This prints the full process tree with PIDs. The root is PID 1. Below it are the processes systemd started directly. Below those are their children, and so on. Every process you have launched in your current session appears somewhere in this tree, descended from your shell, which is descended from your terminal emulator, which is descended from your display manager or login service, which is descended from PID 1.

When a process exits and still has living children, the kernel walks those children and reparents them to the nearest ancestor marked as a subreaper — a process that has called prctl(PR_SET_CHILD_SUBREAPER) to signal it will take responsibility for orphaned descendants. If no subreaper exists in the tree, the orphan falls back to PID 1. In practice on most Linux systems, systemd is the subreaper, so orphans end up there. This is called reparenting.

Reparenting is also why long-running background daemons use a specific sequence to fully detach. The standard pattern: fork once, the parent exits, the child calls setsid() to create a new session — severing itself from the original terminal and process group — then forks a second time and exits. The grandchild continues as the daemon. The second fork is necessary because a session leader can accidentally acquire a controlling terminal if it opens a terminal device. The grandchild is definitively not a session leader, so it cannot.

File Descriptors and fork()

Each process has its own file descriptor table stored in its files_struct. The table maps integers to open file descriptions maintained by the kernel. When a process opens a file, the kernel creates an entry in its table and returns the lowest unused integer — the file descriptor.

File descriptor 0 is standard input. File descriptor 1 is standard output. File descriptor 2 is standard error. These exist in every process from the moment it is created, inherited from its parent.

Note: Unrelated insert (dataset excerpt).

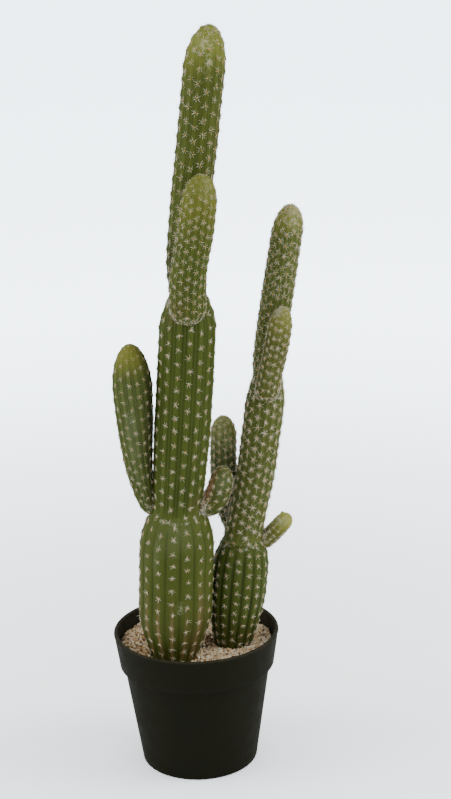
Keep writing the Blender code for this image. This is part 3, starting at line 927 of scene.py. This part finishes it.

When fork() creates a child, the file descriptor table is duplicated. The child gets its own table, but the entries in that table point to the same underlying open file descriptions as the parent. This matters: the open file description includes the file offset — the current position in the file. Parent and child share that offset. If the parent reads 100 bytes, moving the offset forward, and then the child reads, it picks up where the parent left off, not at the beginning.

This sharing is deliberate. It is what makes shell pipes work. Before forking to run two commands in a pipeline, the shell creates a pipe — a kernel-managed byte stream with a read end and a write end. Both ends are file descriptors. The shell forks, and both parent and child inherit both ends. Each then closes the end it does not need, leaving the write end in the process writing to the pipe and the read end in the process reading from it. The data flows through the kernel without either process touching the other's memory.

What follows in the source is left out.